#### TO BE DONE:
Return a copy of every line in the records that includes the word "Identity".

#### RECORDS FOR THIS TASK:
------------------------------------------------

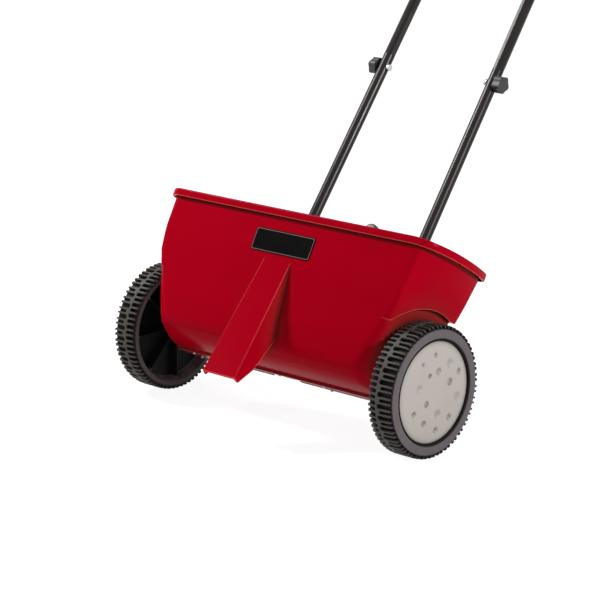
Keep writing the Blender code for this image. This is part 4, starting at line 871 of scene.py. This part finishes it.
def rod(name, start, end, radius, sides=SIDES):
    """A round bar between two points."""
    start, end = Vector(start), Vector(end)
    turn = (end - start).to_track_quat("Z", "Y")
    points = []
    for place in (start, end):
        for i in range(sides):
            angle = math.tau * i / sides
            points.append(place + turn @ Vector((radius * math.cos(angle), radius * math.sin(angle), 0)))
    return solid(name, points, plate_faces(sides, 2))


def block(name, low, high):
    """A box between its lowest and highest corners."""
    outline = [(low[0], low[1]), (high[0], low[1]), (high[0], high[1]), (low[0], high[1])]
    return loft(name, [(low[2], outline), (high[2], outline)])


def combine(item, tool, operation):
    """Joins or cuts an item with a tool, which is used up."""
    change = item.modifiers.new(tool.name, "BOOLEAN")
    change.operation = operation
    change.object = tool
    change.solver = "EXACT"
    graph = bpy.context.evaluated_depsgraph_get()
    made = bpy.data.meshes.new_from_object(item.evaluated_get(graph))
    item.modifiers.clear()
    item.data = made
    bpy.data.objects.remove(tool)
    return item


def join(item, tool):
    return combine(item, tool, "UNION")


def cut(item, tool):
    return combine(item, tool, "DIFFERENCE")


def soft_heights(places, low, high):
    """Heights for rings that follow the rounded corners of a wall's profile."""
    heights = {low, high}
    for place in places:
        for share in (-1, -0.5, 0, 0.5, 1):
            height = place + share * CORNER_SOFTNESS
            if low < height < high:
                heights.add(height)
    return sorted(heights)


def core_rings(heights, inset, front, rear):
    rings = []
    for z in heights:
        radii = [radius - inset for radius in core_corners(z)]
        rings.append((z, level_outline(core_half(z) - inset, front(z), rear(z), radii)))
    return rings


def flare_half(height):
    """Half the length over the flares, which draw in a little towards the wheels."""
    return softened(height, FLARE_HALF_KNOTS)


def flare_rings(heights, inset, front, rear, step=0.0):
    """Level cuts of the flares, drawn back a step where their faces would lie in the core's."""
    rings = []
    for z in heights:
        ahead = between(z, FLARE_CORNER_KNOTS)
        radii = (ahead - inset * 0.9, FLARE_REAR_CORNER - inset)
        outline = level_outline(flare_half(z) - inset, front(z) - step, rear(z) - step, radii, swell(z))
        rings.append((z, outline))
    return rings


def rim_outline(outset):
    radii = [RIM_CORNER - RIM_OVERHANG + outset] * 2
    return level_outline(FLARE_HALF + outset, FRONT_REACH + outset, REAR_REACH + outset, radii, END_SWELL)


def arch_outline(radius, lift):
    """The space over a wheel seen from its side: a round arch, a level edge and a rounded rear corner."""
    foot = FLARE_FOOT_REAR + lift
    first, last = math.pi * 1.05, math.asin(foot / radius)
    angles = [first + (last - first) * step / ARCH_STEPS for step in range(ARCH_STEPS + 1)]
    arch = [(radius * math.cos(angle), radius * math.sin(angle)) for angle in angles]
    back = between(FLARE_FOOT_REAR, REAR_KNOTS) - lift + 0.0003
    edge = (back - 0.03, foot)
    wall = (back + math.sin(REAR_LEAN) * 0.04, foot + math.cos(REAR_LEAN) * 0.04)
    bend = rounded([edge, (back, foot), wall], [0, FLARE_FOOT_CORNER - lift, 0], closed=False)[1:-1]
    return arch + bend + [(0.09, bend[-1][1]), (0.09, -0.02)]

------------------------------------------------

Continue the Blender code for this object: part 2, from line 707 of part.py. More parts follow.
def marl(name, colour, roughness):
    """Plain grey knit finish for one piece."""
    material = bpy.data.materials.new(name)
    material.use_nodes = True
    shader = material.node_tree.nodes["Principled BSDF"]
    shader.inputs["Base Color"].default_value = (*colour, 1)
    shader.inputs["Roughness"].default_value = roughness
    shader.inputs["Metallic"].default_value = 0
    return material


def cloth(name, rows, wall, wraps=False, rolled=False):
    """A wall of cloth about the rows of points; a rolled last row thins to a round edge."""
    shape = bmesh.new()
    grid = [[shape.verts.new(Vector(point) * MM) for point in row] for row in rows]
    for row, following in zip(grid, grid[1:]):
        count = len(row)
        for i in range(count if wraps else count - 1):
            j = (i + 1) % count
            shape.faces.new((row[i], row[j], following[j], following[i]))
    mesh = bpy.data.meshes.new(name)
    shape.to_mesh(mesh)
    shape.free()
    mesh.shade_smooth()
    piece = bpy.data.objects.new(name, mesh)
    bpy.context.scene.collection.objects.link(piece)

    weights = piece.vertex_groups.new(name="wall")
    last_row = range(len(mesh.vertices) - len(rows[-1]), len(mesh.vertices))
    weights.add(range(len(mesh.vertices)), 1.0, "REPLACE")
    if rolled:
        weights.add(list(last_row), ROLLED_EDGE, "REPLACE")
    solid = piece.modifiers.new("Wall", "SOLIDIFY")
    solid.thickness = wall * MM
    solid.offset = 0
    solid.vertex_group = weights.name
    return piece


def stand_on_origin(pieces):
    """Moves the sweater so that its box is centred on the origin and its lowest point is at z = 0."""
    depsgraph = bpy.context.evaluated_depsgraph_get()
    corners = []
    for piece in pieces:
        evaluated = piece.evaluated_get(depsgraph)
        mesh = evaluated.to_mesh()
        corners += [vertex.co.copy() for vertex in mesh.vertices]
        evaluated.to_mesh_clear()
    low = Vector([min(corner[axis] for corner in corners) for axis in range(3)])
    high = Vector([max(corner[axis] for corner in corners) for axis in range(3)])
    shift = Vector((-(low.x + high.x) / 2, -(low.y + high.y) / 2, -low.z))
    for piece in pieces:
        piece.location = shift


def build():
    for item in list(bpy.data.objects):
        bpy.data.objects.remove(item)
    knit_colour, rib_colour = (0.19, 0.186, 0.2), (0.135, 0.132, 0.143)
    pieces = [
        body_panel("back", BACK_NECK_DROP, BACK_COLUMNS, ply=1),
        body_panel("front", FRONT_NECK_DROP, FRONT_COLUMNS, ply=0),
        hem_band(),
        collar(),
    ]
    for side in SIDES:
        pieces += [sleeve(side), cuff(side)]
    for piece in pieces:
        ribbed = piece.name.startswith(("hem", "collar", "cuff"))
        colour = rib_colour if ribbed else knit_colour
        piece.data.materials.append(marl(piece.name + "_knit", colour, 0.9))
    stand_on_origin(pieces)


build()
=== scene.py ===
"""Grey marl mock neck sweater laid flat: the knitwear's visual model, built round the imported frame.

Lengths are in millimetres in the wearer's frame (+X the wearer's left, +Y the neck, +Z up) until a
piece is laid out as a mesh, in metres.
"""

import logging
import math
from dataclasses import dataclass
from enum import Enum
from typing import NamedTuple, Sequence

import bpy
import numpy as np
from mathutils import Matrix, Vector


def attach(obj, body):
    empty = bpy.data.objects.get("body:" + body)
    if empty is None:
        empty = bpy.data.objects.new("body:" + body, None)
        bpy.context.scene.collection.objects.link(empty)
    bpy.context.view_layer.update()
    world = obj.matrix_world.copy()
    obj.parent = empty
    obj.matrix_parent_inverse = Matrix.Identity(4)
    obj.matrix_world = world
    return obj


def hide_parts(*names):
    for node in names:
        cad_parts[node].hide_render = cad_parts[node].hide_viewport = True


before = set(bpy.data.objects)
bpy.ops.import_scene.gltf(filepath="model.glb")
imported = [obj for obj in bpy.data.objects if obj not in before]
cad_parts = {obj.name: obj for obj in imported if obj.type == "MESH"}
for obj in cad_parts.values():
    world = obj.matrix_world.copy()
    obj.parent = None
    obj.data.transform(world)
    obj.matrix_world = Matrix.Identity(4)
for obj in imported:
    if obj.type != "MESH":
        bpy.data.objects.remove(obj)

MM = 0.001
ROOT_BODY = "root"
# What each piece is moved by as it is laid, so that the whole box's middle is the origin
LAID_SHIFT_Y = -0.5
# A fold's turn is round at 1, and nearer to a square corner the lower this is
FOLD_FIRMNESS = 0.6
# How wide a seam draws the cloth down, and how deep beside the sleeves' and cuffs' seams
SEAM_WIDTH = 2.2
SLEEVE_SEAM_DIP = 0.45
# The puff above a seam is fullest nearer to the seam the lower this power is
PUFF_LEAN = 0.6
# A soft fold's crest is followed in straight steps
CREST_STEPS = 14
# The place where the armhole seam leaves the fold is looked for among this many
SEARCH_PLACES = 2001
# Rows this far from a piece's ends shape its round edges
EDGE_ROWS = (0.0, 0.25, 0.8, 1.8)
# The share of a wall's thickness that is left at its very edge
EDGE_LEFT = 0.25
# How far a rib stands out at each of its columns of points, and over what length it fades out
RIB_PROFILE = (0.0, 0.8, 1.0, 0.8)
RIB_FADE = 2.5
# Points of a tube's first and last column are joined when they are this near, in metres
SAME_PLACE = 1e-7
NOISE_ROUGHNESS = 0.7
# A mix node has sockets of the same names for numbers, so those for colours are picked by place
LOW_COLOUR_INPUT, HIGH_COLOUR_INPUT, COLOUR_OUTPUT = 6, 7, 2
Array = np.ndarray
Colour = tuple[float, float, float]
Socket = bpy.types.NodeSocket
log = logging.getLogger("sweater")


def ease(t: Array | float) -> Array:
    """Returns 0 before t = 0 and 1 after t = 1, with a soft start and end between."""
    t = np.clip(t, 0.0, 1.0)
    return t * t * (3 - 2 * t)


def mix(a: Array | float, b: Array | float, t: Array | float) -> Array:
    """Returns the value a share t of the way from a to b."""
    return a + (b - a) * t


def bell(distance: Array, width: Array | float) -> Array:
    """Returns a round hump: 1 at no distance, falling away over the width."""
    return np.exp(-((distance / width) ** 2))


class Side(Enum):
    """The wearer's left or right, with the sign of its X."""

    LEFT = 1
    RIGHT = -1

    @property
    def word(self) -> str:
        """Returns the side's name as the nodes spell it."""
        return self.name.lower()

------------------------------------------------

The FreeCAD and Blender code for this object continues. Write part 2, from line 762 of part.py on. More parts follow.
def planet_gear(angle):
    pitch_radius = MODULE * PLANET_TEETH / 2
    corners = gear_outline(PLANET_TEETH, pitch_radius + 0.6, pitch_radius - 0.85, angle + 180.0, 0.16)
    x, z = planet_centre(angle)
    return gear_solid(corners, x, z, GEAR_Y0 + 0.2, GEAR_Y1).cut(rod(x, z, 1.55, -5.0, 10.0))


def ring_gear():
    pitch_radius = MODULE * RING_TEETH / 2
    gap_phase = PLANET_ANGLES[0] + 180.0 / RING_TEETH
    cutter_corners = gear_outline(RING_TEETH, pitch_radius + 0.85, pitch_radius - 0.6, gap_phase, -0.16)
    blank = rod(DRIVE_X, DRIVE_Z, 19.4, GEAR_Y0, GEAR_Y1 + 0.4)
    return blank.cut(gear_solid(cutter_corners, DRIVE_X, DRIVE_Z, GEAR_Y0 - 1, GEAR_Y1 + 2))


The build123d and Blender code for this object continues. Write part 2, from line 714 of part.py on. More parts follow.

------------------------------------------------

#### REPLY TO THE TASK:
    obj.matrix_parent_inverse = Matrix.Identity(4)
    obj.matrix_world = Matrix.Identity(4)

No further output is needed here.